Respondent’s Arguments

[19] Respondent’s position is that even though, no formal request had been made to have the lease renewed for a further period of 20 years from 01.01.2000, it had exchanged correspondence with the previous owner FIACL to have it extended. In order to establish this position, Respondent has relied on the letter dated 12.10.1999 written by Finance & Planning Manager of the respondent company conveying its willingness to have the lease renewed for a further period of 20 years from 01.01.2000. It had been written in reply to a letter sent by the previous owners of the premises who was the lessor in the lease agreement at that point of time. Respondent has also stated that since then they have been in occupation of the premises without any hindrance until it received the quit notice.

[20] Respondent also has relied upon clauses 2, 4 and 5 particularly clause 4, of the Sale and Purchase Agreement entered into between FIACL and the Petitioner, at the time the Petitioner purchased the property. In those clauses, possession by the Respondent of the premises had been acknowledged, even by the Petitioner in clear language, the respondent submitted. Finally, it was submitted that the Petitioner was well aware of the respondent’s occupancy and interest as the lessee to the disputed premises and therefore it had been purchased by the Petitioner subject to the lease.

[21] Therefore, the contention of the Respondent is that it has exercised the option referred to in clause 10 of the lease agreement to renew the lease for a further period of 20 years. Accordingly, Respondent has submitted that the Court of Appeal has correctly concluded the matter having decided the appeal in its favour.

[22] Respondent, in its submissions has also stated that this case can readily be rejected because it concerns private contractual rights and therefore it is not a dispute involving any matter of substantial general interest in the administration of civil justice. It has further submitted that the lease put in suit is to expire shortly by the end of this year. Accordingly, the respondent has taken up the position that the matter in issue does not come within the purview of the Supreme Court and has moved that the Petition be rejected at the very outset without leave being granted.

Consideration of the Appeal

[23] Petitioner is seeking leave from the Supreme Court pursuant to Section 98 (4) of the Constitution of Fiji and Section 7(3) (c) of the Supreme Court Act.

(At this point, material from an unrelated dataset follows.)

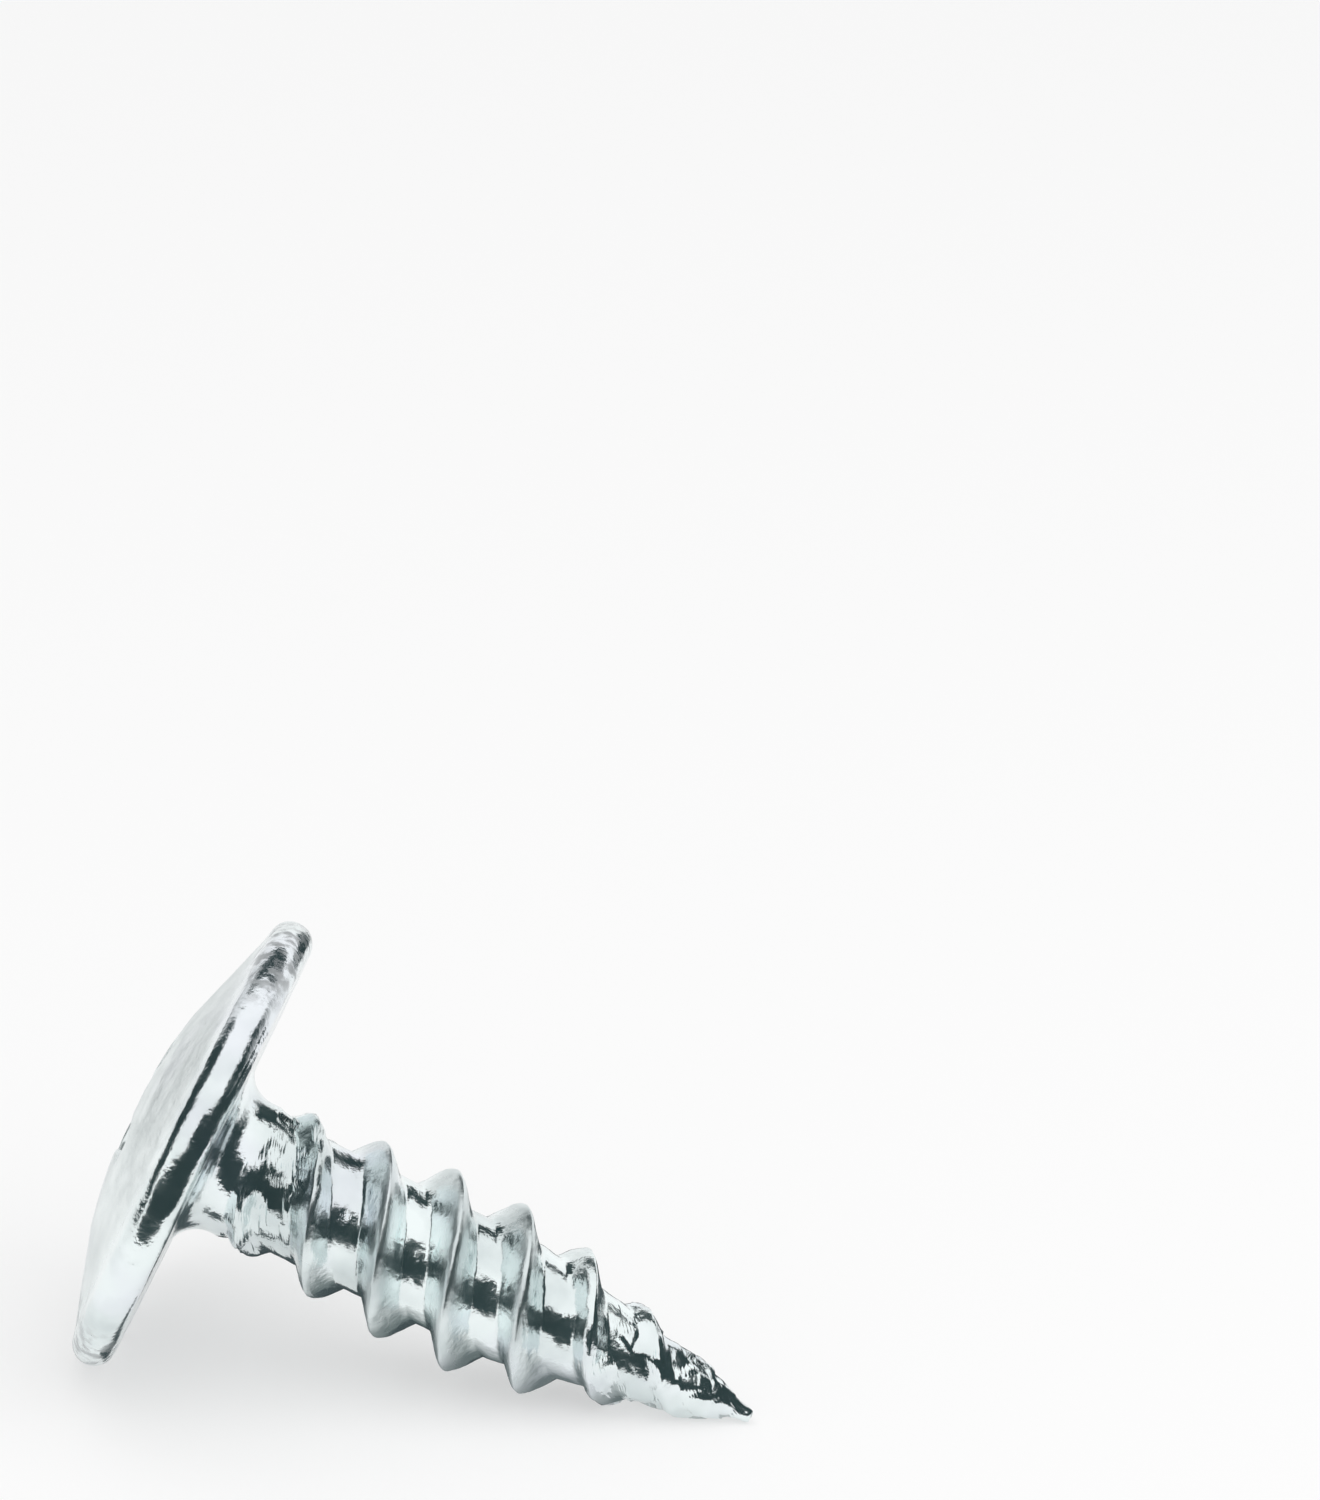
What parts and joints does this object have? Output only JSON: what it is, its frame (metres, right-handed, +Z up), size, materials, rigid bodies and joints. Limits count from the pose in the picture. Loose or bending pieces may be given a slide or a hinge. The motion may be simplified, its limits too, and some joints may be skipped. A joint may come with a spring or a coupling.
{
  "type": "drywall screw",
  "caption": "Short wafer-head drywall screw, zinc plated, with a coarse twin-start thread, a sharp point and a cross recess, lying at rest.",
  "frame": {"origin": "on the surface the screw lies on, under the middle of its box", "axes": "+Z up; the screw's axis lies in the XZ plane, with the head towards -X and the point towards +X and down; Y runs across the head"},
  "size_m": [0.0148, 0.0106, 0.01],
  "materials": {
    "zinc_plated_steel": "bright zinc plate, slightly mottled"
  },
  "bodies": {
    "root": {"drywall_screw": "zinc_plated_steel"}
  },
  "joints": []
}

[24] Section 7(3) of the Supreme Court Act 1998 provides in relation to civil matters that:

“.. the Supreme Court must not grant special leave to appeal unless the case raises –

(a) a far-reaching question of law;

(b) a matter of great general or public importance;

(c) a matter that is otherwise of substantial general interest to the administration of civil justice.”

[25] I will now look at the manner in which the law referred to in the aforesaid provision had been applied in Fiji.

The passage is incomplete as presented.